== Data segment

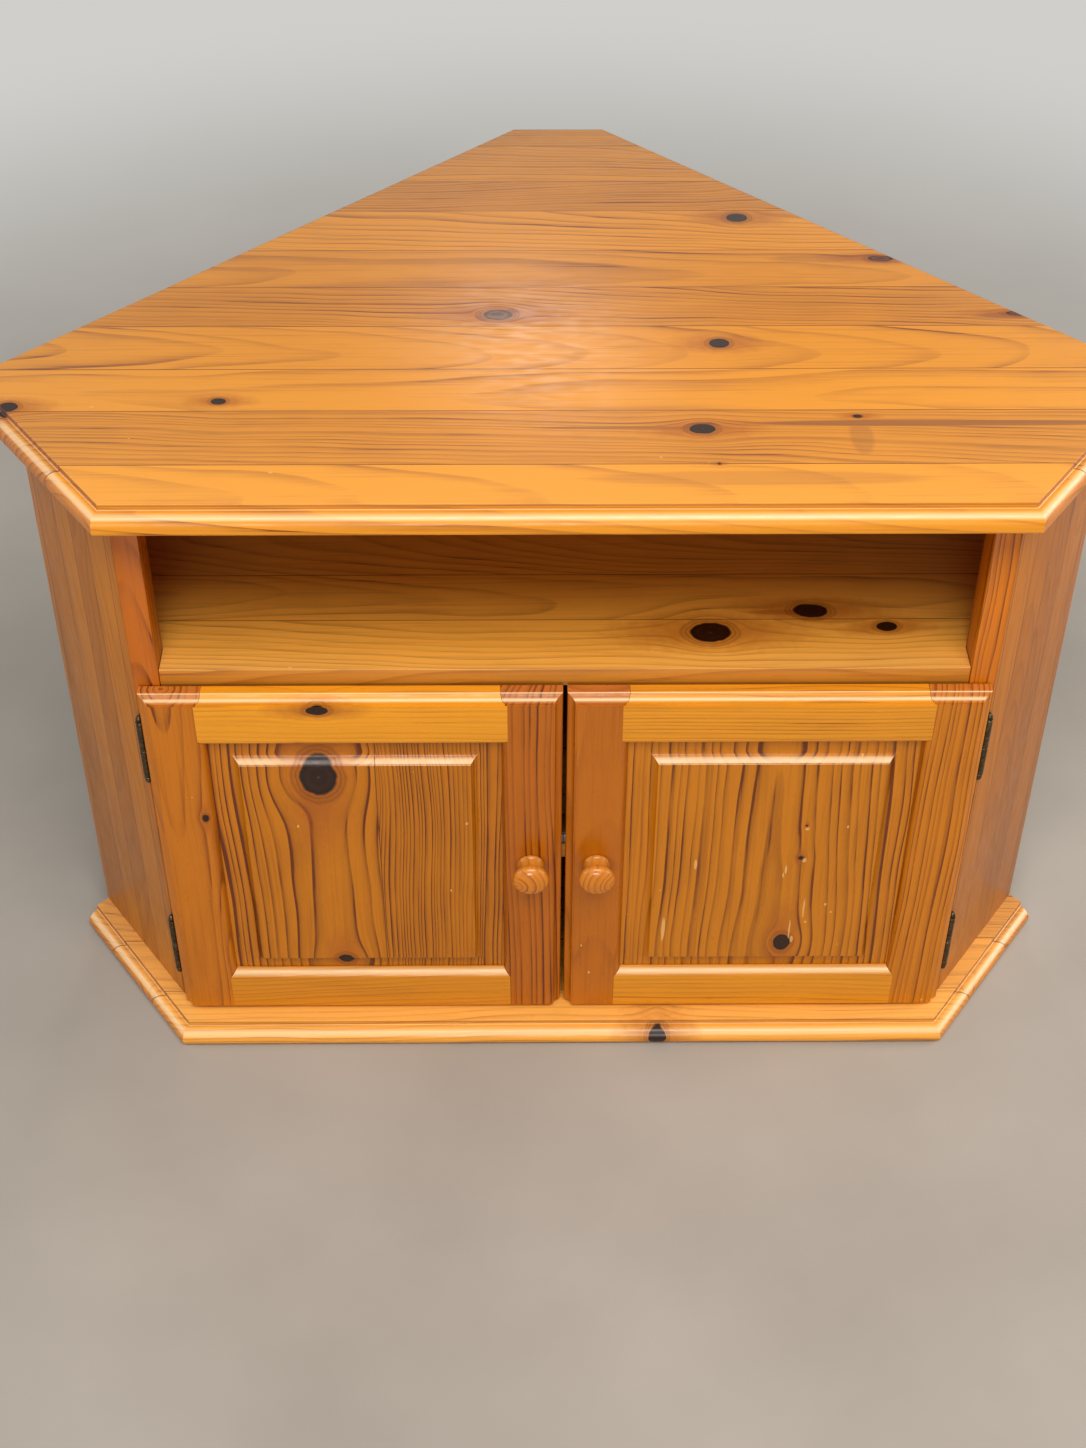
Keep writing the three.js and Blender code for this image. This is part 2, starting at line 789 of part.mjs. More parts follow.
function addCatch() {
  const bottom = cupboardShelfTop + jointGap;
  const top = bottom + catchHeight;
  const face = jointGap;
  const half = catchWidth / 2;
  const core = solidFrom(block(-half, half, face, face + catchDepth, bottom, top));
  const trims = [-1, 1].map((hand) => {
    const outer = hand * (half + overrun);
    const inner = hand * (half - catchEar);
    return solidFrom(
      block(
        Math.min(outer, inner),
        Math.max(outer, inner),
        face - overrun,
        face + catchDepth + overrun,
        bottom + catchEarHeight,
        top + overrun,
      ),
    );
  });
  const middle = (bottom + top) / 2;
  const pocket = (hand) => {
    const x = hand * magnetSpacing / 2;
    const reach = magnetWidth / 2;
    return [x - reach, x + reach];
  };
  const rise = magnetHeight / 2;
  const pockets = [-1, 1].map((hand) => {
    const [x0, x1] = pocket(hand);
    return solidFrom(
      block(
        x0 - jointGap,
        x1 + jointGap,
        face - overrun,
        face + magnetDepth,
        middle - rise - jointGap,
        middle + rise + jointGap,
      ),
    );
  });
  add("catch_housing", geometryFrom(cut(core, ...trims, ...pockets)), "plastic");

  const [x0, x1] = pocket(1);
  addPair("catch_magnet", block(x0, x1, 0, face + magnetDepth - jointGap, middle - rise, middle + rise), "steel");

  const plate = new THREE.Shape();
  const wide = strikeWidth / 2;
  const tall = strikeHeight / 2;
  plate.moveTo(-wide + strikeCorner, -tall);
  plate.lineTo(wide - strikeCorner, -tall);
  plate.quadraticCurveTo(wide, -tall, wide, -tall + strikeCorner);
  plate.lineTo(wide, tall - strikeCorner);
  plate.quadraticCurveTo(wide, tall, wide - strikeCorner, tall);
  plate.lineTo(-wide + strikeCorner, tall);
  plate.quadraticCurveTo(-wide, tall, -wide, tall - strikeCorner);
  plate.lineTo(-wide, -tall + strikeCorner);
  plate.quadraticCurveTo(-wide, -tall, -wide + strikeCorner, -tall);
  const hole = new THREE.Path().absarc(0, 0, strikeHole, 0, Math.PI * 2, true);
  plate.holes.push(hole);
  const sheet = new THREE.ExtrudeGeometry(plate, {
    depth: leafThickness,
    bevelEnabled: false,
    curveSegments: curveSteps,
  });
  const strikeX = doorMeet + strikeWidth / 2 + strikeCorner;
  sheet.rotateX(Math.PI / 2).translate(strikeX, -jointGap, middle);
  addPair("strike_plate", sheet, "steel");
}

addTop();
addBase();
addReturns();
addBack();
addShelf("player_shelf", playerShelfTop);
addShelf("cupboard_shelf", cupboardShelfTop);
addCleats("player_shelf", playerShelfTop);
addCleats("cupboard_shelf", cupboardShelfTop);
addBattens();
addDoor();
addKnob();
addHinge("upper", doorTop - hingeInset - hingeHalf);
addHinge("lower", doorBottom + hingeInset + hingeHalf);
addCatch();

// The origin lies on the floor under the middle of the cabinet.
cabinet.position.y = -centreY;

export default cabinet;
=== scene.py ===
# %% [markdown]
# # Corner television cabinet
#
# A pine cabinet for the corner of a room: a straight front, two short splayed returns and two long walls.
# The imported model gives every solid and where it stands. This lesson gives those solids what a maker would
# see: routed mouldings, eased arrises, turned knobs, hinges, and boards with grain, knots and lacquer.
# Lengths are written in millimetres, as on a cutting list, and turned to metres for Blender.

import math
import random
from functools import partial

import bmesh
import bpy
from mathutils import Matrix, Vector


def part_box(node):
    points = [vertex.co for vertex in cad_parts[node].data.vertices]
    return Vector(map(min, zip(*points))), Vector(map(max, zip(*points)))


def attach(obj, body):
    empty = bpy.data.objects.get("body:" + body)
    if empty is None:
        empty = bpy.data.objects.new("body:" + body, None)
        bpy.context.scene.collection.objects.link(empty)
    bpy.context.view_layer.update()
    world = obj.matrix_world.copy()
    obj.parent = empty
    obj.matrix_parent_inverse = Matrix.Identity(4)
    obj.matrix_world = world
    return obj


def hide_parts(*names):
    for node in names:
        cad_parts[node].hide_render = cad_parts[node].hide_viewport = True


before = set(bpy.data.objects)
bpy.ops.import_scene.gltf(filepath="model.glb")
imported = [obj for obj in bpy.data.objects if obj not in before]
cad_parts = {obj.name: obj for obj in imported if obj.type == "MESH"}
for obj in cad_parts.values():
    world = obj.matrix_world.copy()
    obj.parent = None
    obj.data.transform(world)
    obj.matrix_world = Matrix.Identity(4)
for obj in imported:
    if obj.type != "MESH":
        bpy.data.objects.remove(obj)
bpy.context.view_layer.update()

MM = 0.001
TINY = 0.01 * MM

# %% [markdown]
# ## The camera
#
# The picture was taken from in front, well above the cabinet, with the lens tilted down by about 42 degrees.
# The place and the tilt were worked out from the cabinet's own straight edges, so that the render can be laid
# over the picture. The picture stands upright, so its long side takes the full width of the sensor.

# %% Place the camera
CAMERA_PLACE = Vector((-0.03194, -1.62403, 1.57040))
CAMERA_YAW, CAMERA_PITCH, CAMERA_ROLL = (math.radians(angle) for angle in (0.57, 41.61, 0.19))
FOCAL_SHARE = 2133.42 / 1448  # focal length over the long side of the picture

lens = bpy.data.cameras.new("camera")
lens.sensor_width = 36
lens.lens = FOCAL_SHARE * lens.sensor_width
lens.clip_start = 0.01
camera = bpy.data.objects.new("camera", lens)
bpy.context.scene.collection.objects.link(camera)

level = math.cos(CAMERA_PITCH)
forward = Vector((math.sin(CAMERA_YAW) * level, math.cos(CAMERA_YAW) * level, -math.sin(CAMERA_PITCH)))
flat_right = Vector((math.cos(CAMERA_YAW), -math.sin(CAMERA_YAW), 0))
flat_up = flat_right.cross(forward)
right = math.cos(CAMERA_ROLL) * flat_right + math.sin(CAMERA_ROLL) * flat_up
up = math.cos(CAMERA_ROLL) * flat_up - math.sin(CAMERA_ROLL) * flat_right
turn = Matrix((right, up, -forward)).transposed().to_4x4()
camera.matrix_world = Matrix.Translation(CAMERA_PLACE) @ turn
bpy.context.scene.camera = camera
print("lens", round(lens.lens, 2), "mm")

# %% [markdown]
# ## Sizes of the cabinet
#
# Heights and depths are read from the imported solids, so a piece modelled here can't drift from what it
# covers. The few sizes that a box can't tell, such as the angle of the returns and the run of each moulding,
# are written once. Depth is counted from the front of the carcass, which is where the posts end.

# %% Read the sizes
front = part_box("left_front_post")[0].y
stile_low, stile_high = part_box("right_door_hinge_stile")
door_face, door_back = stile_low.y, stile_high.y
door_bottom, door_top = stile_low.z, stile_high.z
door_edge = stile_high.x
door_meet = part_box("right_door_meeting_stile")[0].x
top_high, base_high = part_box("top_board")[1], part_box("base_board")[1]
print("carcass front", round(front / MM, 2), "door", [round(v / MM, 2) for v in (door_meet, door_edge)],
      "z", [round(v / MM, 2) for v in (door_bottom, door_top)])

LEVEL, INWARD, UPRIGHT = (1, 0, 0), (0, 1, 0), (0, 0, 1)
SPLAY = math.radians(54.3)
HALF_WIDTH = 360 * MM
RETURN_LENGTH = 156 * MM
WALL_SUM = HALF_WIDTH + RETURN_LENGTH * (math.sin(SPLAY) + math.cos(SPLAY))


def centre(node):
    """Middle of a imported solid."""
    low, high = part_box(node)
    return (low + high) / 2


def return_x(depth, out):
    """x of a line along the right return, moved out, at a depth behind the carcass front."""
    return HALF_WIDTH + (out + depth * math.cos(SPLAY)) / math.sin(SPLAY)


def shoulder_depth(side_out, wall_out):
    """Depth at which a line along the return meets one along the wall, each moved out."""
    reach = WALL_SUM + wall_out * math.sqrt(2) - HALF_WIDTH - side_out / math.sin(SPLAY)
    return reach / (1 + math.cos(SPLAY) / math.sin(SPLAY))


# %% [markdown]
# ## Working as by hand
#
# Each piece starts as a primitive at its own size and place, is shaped in edit mode, and is finished with
# modifiers. With no mouse to click with, faces and edges are picked by where they lie or which way they
# look. A few helpers keep that short.

# %% Helpers for modelling
def object_mode():
    """Leaves edit mode and deselects everything."""
    if bpy.context.mode != "OBJECT":
        bpy.ops.object.mode_set(mode="OBJECT")
    bpy.ops.object.select_all(action="DESELECT")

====

Repeat word for word the lines from the line containing "of the cabinet." to the line containing "from mathutils import Matrix, Vector", both lines included; nothing else should appear.

// The origin lies on the floor under the middle of the cabinet.
cabinet.position.y = -centreY;

export default cabinet;
=== scene.py ===
# %% [markdown]
# # Corner television cabinet
#
# A pine cabinet for the corner of a room: a straight front, two short splayed returns and two long walls.
# The imported model gives every solid and where it stands. This lesson gives those solids what a maker would
# see: routed mouldings, eased arrises, turned knobs, hinges, and boards with grain, knots and lacquer.
# Lengths are written in millimetres, as on a cutting list, and turned to metres for Blender.

import math
import random
from functools import partial

import bmesh
import bpy
from mathutils import Matrix, Vector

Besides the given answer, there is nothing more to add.